SEC. 2001. Short title.

This title may be cited as the “Asylum Reform and Border Protection Act of 2017”.

SEC. 2002. Clarification of intent regarding taxpayer-provided counsel.

Section 292 of the Immigration and Nationality Act (8 U.S.C. 1362) is amended—

(1) by striking “(at no expense to the Government)”; and

(2) by adding at the end the following: “Notwithstanding any other provision of law, the Government may not bear any expense for counsel for any person in removal proceedings or in any appeal proceedings before the Attorney General from any such removal proceedings.”.

SEC. 2003. Unaccompanied alien child defined.

(a) In general.—Section 462(g)(2) of the Homeland Security Act of 2002 (6 U.S.C. 279(g)(2)) is amended to read as follows:

“(2) the term ‘unaccompanied alien child’—

“(A) means an alien who—

“(i) has no lawful immigration status in the United States;

“(ii) has not attained 18 years of age; and

“(iii) with respect to whom—

“(I) there is no parent or legal guardian in the United States;

“(II) no parent or legal guardian in the United States is available to provide care and physical custody; or

“(III) no sibling older than 18 years of age and no aunt, uncle, grandparent, or cousin older than 18 years of age is available to provide care and physical custody; and

“(B) does not include an alien if, at any time, the alien’s parent, legal guardian, sibling older than 18 years of age, or aunt, uncle, grandparent, or cousin older than 18 years of age is found in the United States and is available to provide care and physical custody.”.

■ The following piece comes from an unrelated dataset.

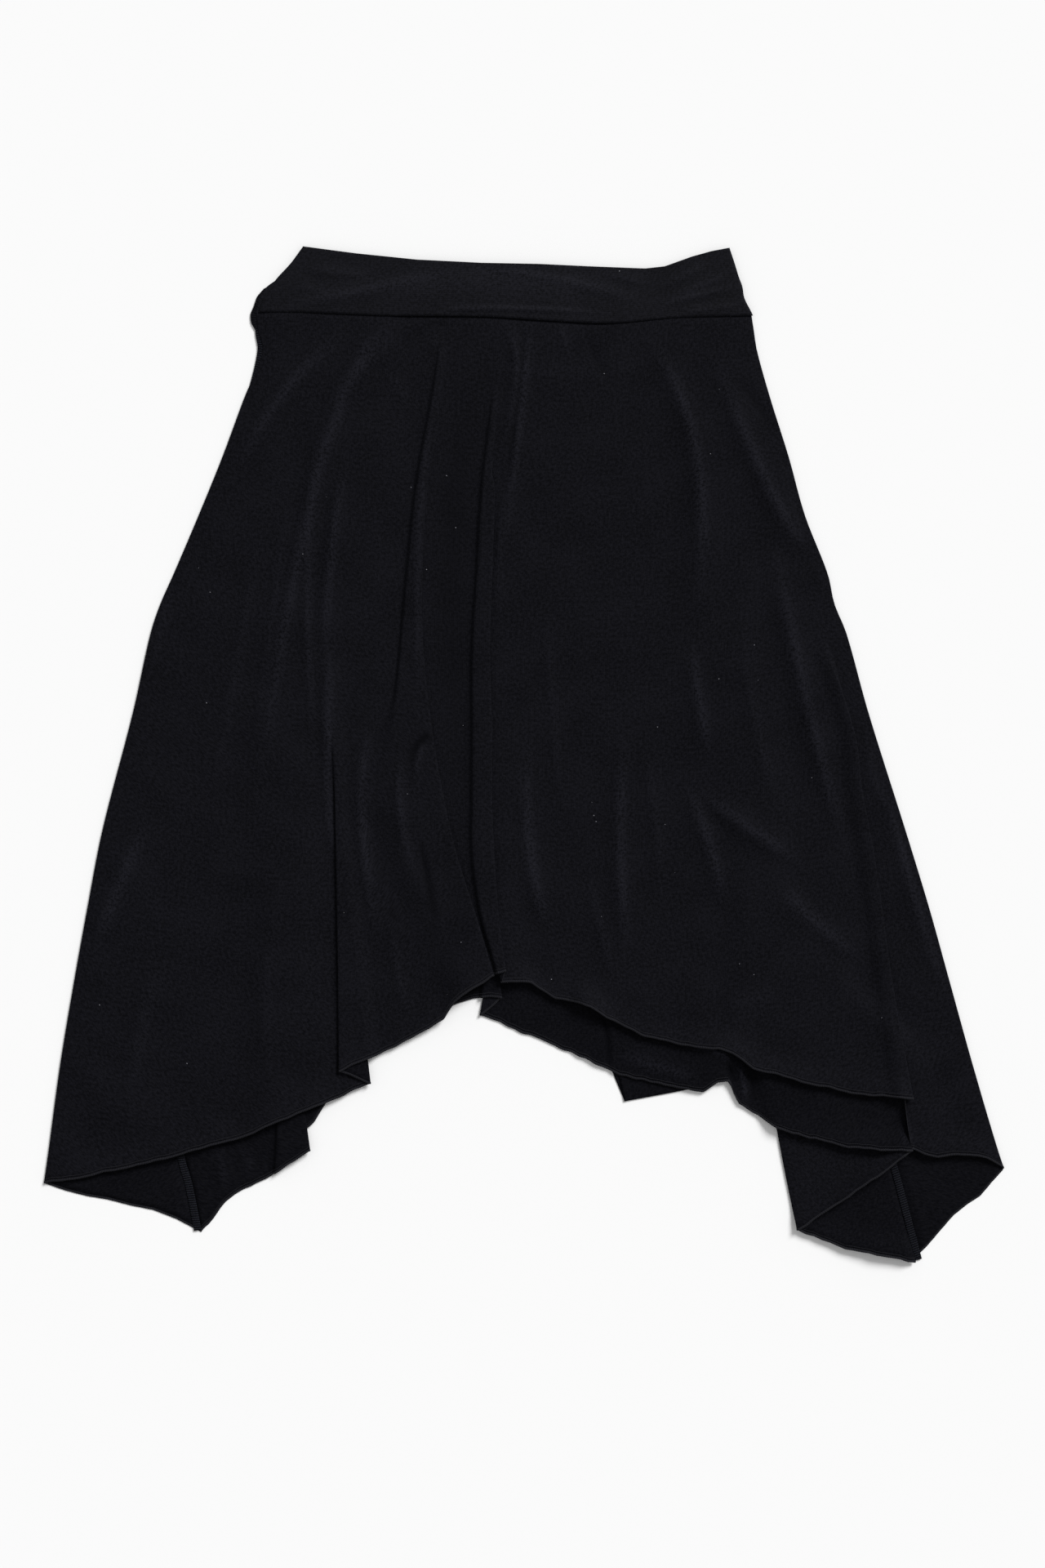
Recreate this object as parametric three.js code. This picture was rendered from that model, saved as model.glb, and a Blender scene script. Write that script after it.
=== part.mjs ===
import * as THREE from "three";

// A stretch jersey skirt with a handkerchief hem, laid flat with its front up.
// Millimetres. X runs to the right of the laid skirt, Y towards its waist, Z up from the surface under it.

// Cloth and the room between its layers
const CLOTH = 1; // wall of one layer
const BAND = 2; // wall of the doubled waistband
const SEAM_GAP = 0.3; // between pieces at a seam
const LAYER = CLOTH + 0.8; // from one layer of a fold to the next
const AIR = 0.9; // between the back panel and the front that lies on it
const STEP_WIDTH = 10; // a layer comes down over this width beside a fold that it covers
const HIDDEN_STEP = 35; // the front comes down over this width beside a fold of the back
const HIDDEN_MARGIN = 8; // and starts this far from that fold
const LEVEL_ROWS = 11; // rows of points that run level across both panels, from the waist down
const LEVEL_END = -150; // the last of them, just above the highest part of the hem
const HEM_ROWS = 5; // rows below it, spread from there to the hem
const BAND_ROWS = 5;
const BAND_COLUMNS = 30;
const STRAIGHT = 0.6; // straight cloth between the two arcs of a fold, where it is shallowest
const LEAST_TURN = 0.12 * Math.PI; // what is left of a fold above where it starts
const WIDENING = 5; // an arc is this many times wider again where its fold is a mere wave
const DEEP_TURN = 0.9 * Math.PI; // past this turn a fold gets its depth
const RIDGE_END = 0.2; // share of a soft ridge over which it fades at each end
const ABOVE_WAIST = { starts: 900, closed: 600 }; // a pleat that is closed all the way up into its seam

// The sides of the laid skirt and the seams on its underside, from the waist down
const SIDES = table(
  ["y", "left", "right", "leftSeam", "rightSeam"],
  [402, -251, 209, -237, 197],
  [389, -249, 211, -240, 199],
  [370, -240, 214, -238, 201],
  [327, -257, 226, -248, 208],
  [273, -277, 243, -262, 220],
  [219, -299, 258, -277, 230],
  [165, -322, 279, -288, 238],
  [138, -334, 285, -292, 243],
  [111, -343, 296, -295, 248],
  [39, -359, 316, -300, 262],
  [-69, -387, 350, -305, 280],
  [-141, -401, 372, -309, 291],
  [-213, -414, 392, -312, 303],
  [-285, -426, 412, -314, 316],
  [-366, -437, 436, -312, 333],
  [-397, -441.5, 447, -304, 341],
  [-466, -452, 472, -291, 359],
);

// The two pleats that start in the waist seam: the edge that shows and the fold hidden under it
const PLEATS = table(
  ["y", "oneOver", "oneUnder", "twoOver", "twoUnder"],
  [404, -64, -72, -19, -26],
  [333, -72, -82, -22, -27],
  [247, -88, -97, -26, -37],
  [163, -93, -106, -29, -42],
  [96, -92, -112, -31, -46],
  [22, -84, -117, -29, -46],
  [-41, -73, -114, -29, -46],
  [-90, -62, -103, -27, -46],
  [-147, -44, -80, -23, -38],
  [-207, -26, -56, -15, -22],
  [-297, -2, -32, -2, -10],
);

// The two flare folds of the front, which start lower down
const FLARES = table(
  ["y", "leftOver", "leftUnder", "sideOver", "sideUnder"],
  [402, -177, -177, 170, 170],
  [250, -178, -178, 224, 224],
  [93, -177, -177, 280, 280],
  [15, -176, -176, 304, 301],
  [-32, -174, -173, 310, 305],
  [-85, -173, -169, 320, 314],
  [-139, -172, -161, 328, 322],
  [-207, -171, -152, 340, 332],
  [-297, -170, -141, 356, 345],
  [-387, -168, -130, 370, 357],
);

// The three folds of the back panel, hidden but for their ends at the hem
const BACK_FOLDS = table(
  ["y", "cornerOver", "cornerUnder", "nestOver", "nestUnder", "leftOver", "leftUnder"],
  [402, 150, 150, -25, -25, -120, -120],
  [100, 190, 190, -30, -30, -190, -190],
  [-57, 212, 212, -31, -31, -216, -216],
  [-132, 215, 213, -31, -32, -217, -217],
  [-207, 246, 215, -22, -36, -214, -220],
  [-282, 306, 221, -14, -48, -207, -223],
  [-362, 353, 235, -9, -54, -196, -226],
  [-432, 374, 249, -2, -62, -185, -230],
);

// Where each fold starts as a soft wave and where it lies closed. Side 1 has its left layer on top, -1 its right.
const FRONT_FOLDS = [
  fold({ over: FLARES.leftOver, under: FLARES.leftUnder, starts: 150, closed: -60, side: -1 }),
  fold({ over: PLEATS.oneOver, under: PLEATS.oneUnder, ...ABOVE_WAIST, side: 1 }),
  fold({ over: PLEATS.twoOver, under: PLEATS.twoUnder, ...ABOVE_WAIST, side: 1 }),
  fold({ over: FLARES.sideOver, under: FLARES.sideUnder, starts: 150, closed: -60, side: 1 }),
];
const BACK_PANEL_FOLDS = [
  fold({ over: BACK_FOLDS.leftOver, under: BACK_FOLDS.leftUnder, starts: 60, closed: -220, side: 1 }),
  fold({ over: BACK_FOLDS.nestOver, under: BACK_FOLDS.nestUnder, starts: 60, closed: -200, side: 1 }),
  fold({ over: BACK_FOLDS.cornerOver, under: BACK_FOLDS.cornerUnder, starts: 220, closed: -190, side: 1 }),
];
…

(b) Revocation of designation.—The Secretary of Homeland Security and the Secretary of Health and Human Services shall revoke any designation of an alien as an unaccompanied alien child under section 462(g)(2) of the Homeland Security Act of 2002, as amended by subsection (a), upon the discovery of a relative of such alien described in subparagraph (B) of such section.

SEC. 2004. Modifications to preferential availability for asylum for unaccompanied alien minors.

Section 208 of the Immigration and Nationality Act (8 U.S.C. 1158) is amended—

(1) in subsection (a)(2), by striking subparagraph (E); and

(2) in subsection (b)(3), by striking subparagraph (C).